When Dr. Navid Noor and his team at McMaster University peered into the atomic behavior of iron-based catalysts using specialized X-ray equipment, they glimpsed a path away from one of humanity's most carbon-heavy industrial processes. Their discovery, published in the Journal of the American Chemical Society, offers a promising alternative to the century-old Haber-Bosch method that dominates global ammonia production—a process so energy-intensive it now accounts for nearly 2% of all carbon dioxide emissions worldwide.
The stakes for this breakthrough are staggering. As global population grows, so does the demand for ammonia, the essential ingredient in fertilizers that feeds billions of people. The International Renewable Energy Agency estimates that ammonia production must quadruple by 2050 just to sustain food security. Yet the current method, invented in the early 1900s and still virtually unchanged, burns through fossil fuels to heat hydrogen and nitrogen gas to 400–500 degrees Celsius. That energy hunger makes it responsible for about 2% of global fossil energy use as well.
Noor's breakthrough works differently. His team developed an electrochemical process using iron-based catalysts that transforms nitrate—a common water pollutant—directly into ammonia using renewable electricity instead of fossil fuels. The elegance lies in the catalyst engineering. Working under supervisor Dr. Drew Higgins, Noor and his team tested four versions of iron-based catalysts, each with different chemical ingredients, to find the configuration that would most efficiently convert nitrate to ammonia.
The real innovation came from understanding the physical properties that matter most. "When we dove deeper into this, we found out that the surface properties of the catalysts are playing a role," Noor explains. "We had to find a material that delivers more electrons to our catalyst that also delivers more water to it." This insight—that the water-attracting properties of the catalyst surface were as important as its electronic structure—emerged from painstaking analysis at the Canadian Light Source at the University of Saskatchewan. Using X-ray absorption spectroscopy, the team mapped exactly how their catalysts behaved at the molecular level, revealing which design performed best.

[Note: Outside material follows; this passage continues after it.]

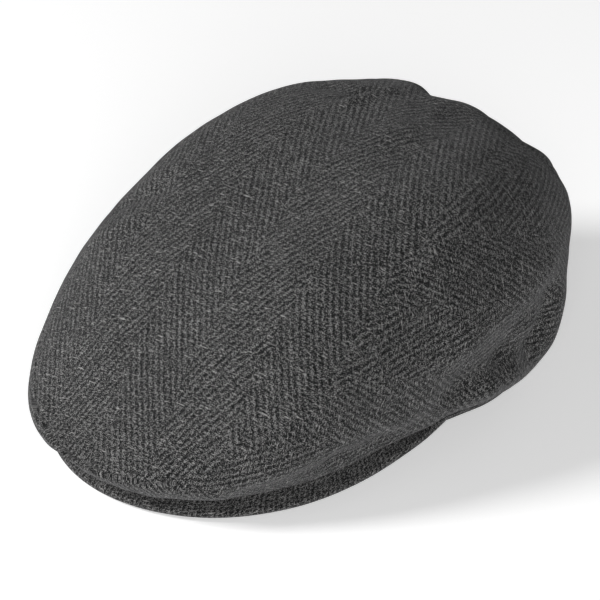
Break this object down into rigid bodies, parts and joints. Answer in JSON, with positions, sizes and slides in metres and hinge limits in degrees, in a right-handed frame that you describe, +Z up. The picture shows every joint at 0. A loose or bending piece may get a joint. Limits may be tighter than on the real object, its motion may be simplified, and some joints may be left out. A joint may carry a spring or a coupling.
{
  "type": "flat cap",
  "caption": "Flat cap in charcoal herringbone wool: a low crown of a top panel and side panels over a short stiff peak, with a narrow band round the head opening",
  "frame": {"origin": "The middle of the cap's bounding box in plan, at the height of the surface that the cap rests on", "axes": "+Z up. The peak points to -Y and the back of the cap to +Y. The wearer's left is +X."},
  "size_m": [0.2028, 0.2846, 0.1201],
  "materials": {
    "crown_cloth": "matt charcoal herringbone wool with a short nap",
    "band_cloth": "matt dark grey wool, plain",
    "peak_cloth": "matt charcoal wool stretched over a stiff peak"
  },
  "bodies": {
    "root": {"top_panel": "crown_cloth", "side_panel_left": "crown_cloth", "side_panel_right": "crown_cloth", "band": "band_cloth", "peak": "peak_cloth"}
  },
  "joints": []
}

What makes this moment genuinely hopeful is not just the science itself but what it unlocks. The team's winning formula opens a pathway toward sustainable ammonia production at an industrial scale. Unlike the Haber-Bosch process, which will always require massive thermal energy, Noor's electrochemical approach grows more sustainable as electricity grids transition to renewables. It also addresses a secondary benefit: by converting nitrate pollution into useful fertilizer, the method transforms an environmental problem into a resource.
Noor is candid about the work ahead. "The next step is to test our findings under real world, industry-relevant conditions," he says. "That would give us the benchmark to start sustainable ammonia production using electrochemical technologies." That translation from laboratory success to commercial viability remains the critical hurdle. Yet the fact that McMaster researchers have already demonstrated a functioning, scalable alternative chemistry represents a genuine milestone—proof that one of the world's dirtiest industrial pillars can be reimagined for an age of renewable energy.